A dangerous and incorrect conclusion, Offit countered. Just because a rare condition arose after a vaccine was administered does not mean the injection is to blame. The warning labels are written by company lawyers to cover their bases in the event of any legal challenge, just like those much-lampooned TV drug ads that seem to warn of every condition known to medicine, Offit said.

The real facts can be found on vaccine information sheets from the federal Centers for Disease Control and Prevention (CDC), he said.

For the MMR vaccine, the CDC says serious allergic reactions occur in less than one in a million cases. As for seizures, the agency adds: "These are so rare that it is hard to tell whether they are caused by the vaccine."

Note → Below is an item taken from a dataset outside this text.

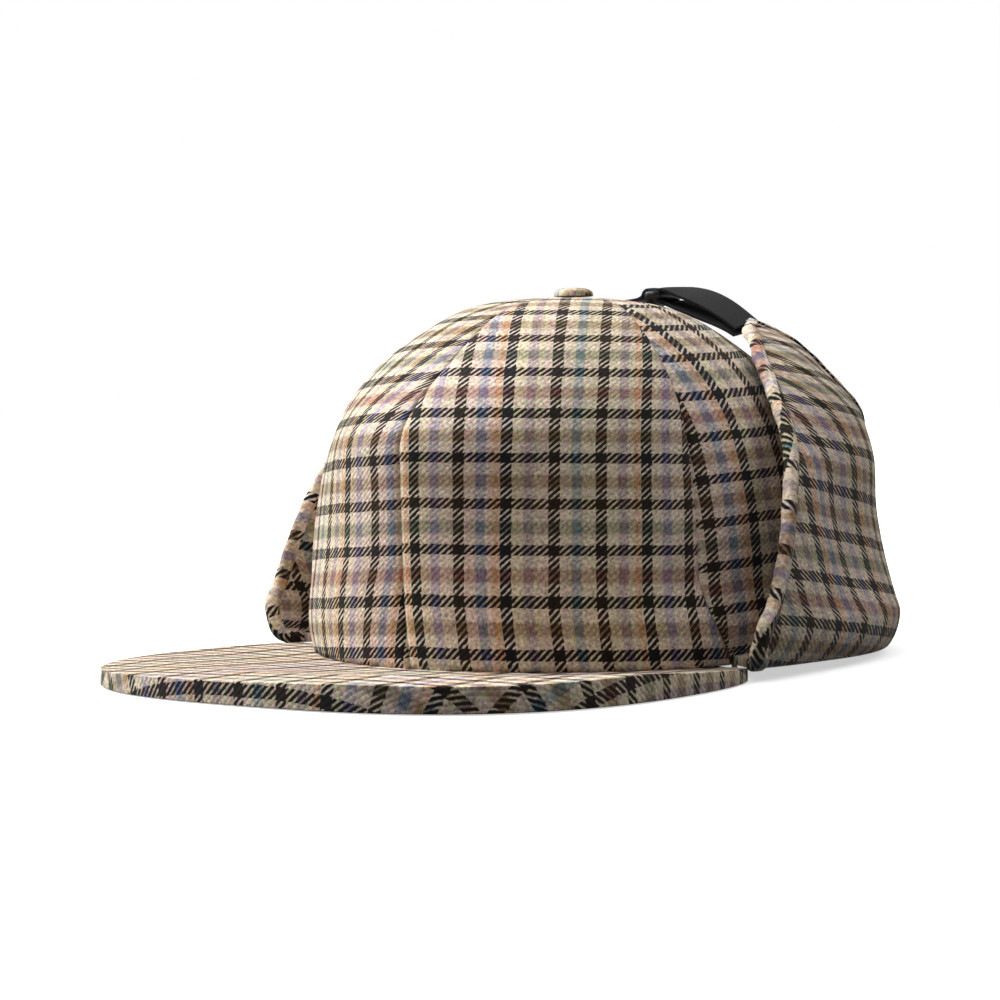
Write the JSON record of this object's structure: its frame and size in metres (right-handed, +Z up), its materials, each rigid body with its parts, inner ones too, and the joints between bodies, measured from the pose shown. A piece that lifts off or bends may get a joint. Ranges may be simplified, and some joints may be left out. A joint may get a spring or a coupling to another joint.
{
  "type": "earflap cap",
  "caption": "Checked wool cap with a panelled crown, a flat brim, and earflaps turned up and held over the crown by a black strap and ring.",
  "frame": {"origin": "on the surface the cap stands on, under the middle of its length and width", "axes": "+Z up, the brim points to -Y, +X is the wearer's left"},
  "size_m": [0.203, 0.2933, 0.1265],
  "materials": {
    "wool": "matte woven twill plaid",
    "webbing": "matte flat webbing",
    "ring_plastic": "satin"
  },
  "bodies": {
    "root": {"crown_panel_front_left": "wool", "crown_panel_front_right": "wool", "crown_panel_side_left": "wool", "crown_panel_side_right": "wool", "crown_panel_back_left": "wool", "crown_panel_back_right": "wool", "crown_button": "wool", "brim": "wool", "earflap": "wool", "strap_left": "webbing", "strap_right": "webbing", "strap_ring": "ring_plastic"}
  },
  "joints": []
}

Measles, on the other hand, is highly contagious and potentially fatal. Without widespread vaccination, the disease can quickly establish a foothold.

Vaccine critics object when Egan, Offit, and others call them "anti-vaccine." Many have vaccinated their children and say that parents should have the right to delay or spread out the recommended shots.

Also a bad idea, Offit said. That opens the door for parents to pick and choose as if the list of vaccines were a menu, which it is not.

Egan likens the "delay" approach to waiting to buy car insurance.

"You could wait to buy car insurance until it's too late," he said.

The last time Egan and Schroeder crossed paths with the Vaxxed bus was in Dayton, Ohio, at the end of August.

Now they are focusing more on supportive audiences. They plan to meet a New Mexico woman who survived the childhood scourge of polio, though she had to spend time in an iron lung. Through the use of vaccines, that disease has been eradicated in most parts of the world.

Wielding his hand-lettered sign, Egan would like to keep it that way.